I’ve never once been afraid of Sadie, and it’s not just because she’s a Beagle mix with an underbite, and so, I think, might not be able to bite very hard, even if she’d wanted to (which doesn’t appear to be the case).  I’m not afraid of her because I feel I understand the whole emotional issue underlying her biting, and I’m much more interested in helping her with that, than I am worried about being bitten. 

I imagine that I’d have the same reaction to Sawyere, and damned if I wouldn’t like to try…

Still, I’m not an idiot.  I need to keep my hands in good working order, so I can continue working at the note factory and bringing home the chow money.

Maybe Sawyere doesn’t bite hands.  That will be a question for KC, who, I learned tonight, is the one person Sawyere doesn’t bite.  I now have her number, and you’d better believe I’ll be calling her tomorrow.

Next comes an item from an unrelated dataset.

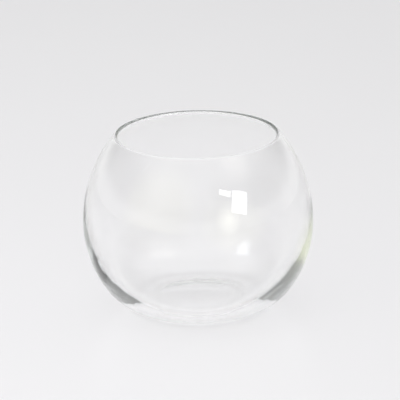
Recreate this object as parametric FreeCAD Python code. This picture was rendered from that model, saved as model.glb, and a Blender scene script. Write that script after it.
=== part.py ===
import FreeCAD, Part
import math
import os

# Rose bowl vase: one vessel of clear blown glass, a solid of revolution.
# The frame's origin is the centre of the plane that the foot rests on, with +Z up.
# Lengths are in millimetres and angles in degrees.

# Outside of the body, and the turn of its side arc below the waist before the sole arc takes over
body_diameter = 152.0
body_height = 119.0
waist_height = 59.5
side_turn = 34.0

# Mouth and its rounded, fire-polished lip
mouth_crest_diameter = 107.0
lip_thickness = 2.8

# Foot: a narrow flat ring that the bowl rests on, round a shallow push-up
foot_diameter = 60.0
foot_ring_width = 2.5
push_up_height = 1.2

# Hollow: thin wall at its own waist, a side arc that leaves the heel thick, and a flat floor
waist_wall = 1.7
hollow_waist_height = 62.3
hollow_turn = 43.5
floor_diameter = 56.0
sole_wall = 2.9

FULL_TURN = 360.0
HALF_TURN = 180.0
QUARTER_TURN = 90.0


def at(radius, height):
    """A point of the half section, which lies in the XZ plane."""
    return FreeCAD.Vector(radius, 0, height)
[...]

So here I go, into the deep end.  I wonder if I should be thinking of becoming a dog trainer.  Oh!  That reminds me…

Yesterday I wondered this–why are trainers not using massage, and other forms of pleasurable touch, as rewards for desired behaviors?  Is it because it would take too much time?  It’s the best way I’ve found so far to help Sadie manage her biting.  Of course, I don’t really know what I’m doing, and just happened upon it by accident.  But it works so well that I’d expect to see it in some of the literature.  If there’s time tomorrow, I’ll hunt for it. 

In the meantime, I’m going to start teaching my dogs different words for the different types of touch I’m offering.  All of them (well, maybe not Grace–I can’t tell about her yet) know the word, ‘kiss’, and all but Simo and Grace kiss me whenever I ask, and lots of times when I haven’t asked, too.  Simo kisses me when he decides to, and it’s pretty rare.  Simo’s thing is to pat me with his paw, and something is telling me I should read up on that…

Time for sleep with dogs.  May my dreams be free of them, since nothing else is.   If I’ve gotta be in over my head, at least I don’t want to burn out. 

Is it possible to be at peace with being in over your head?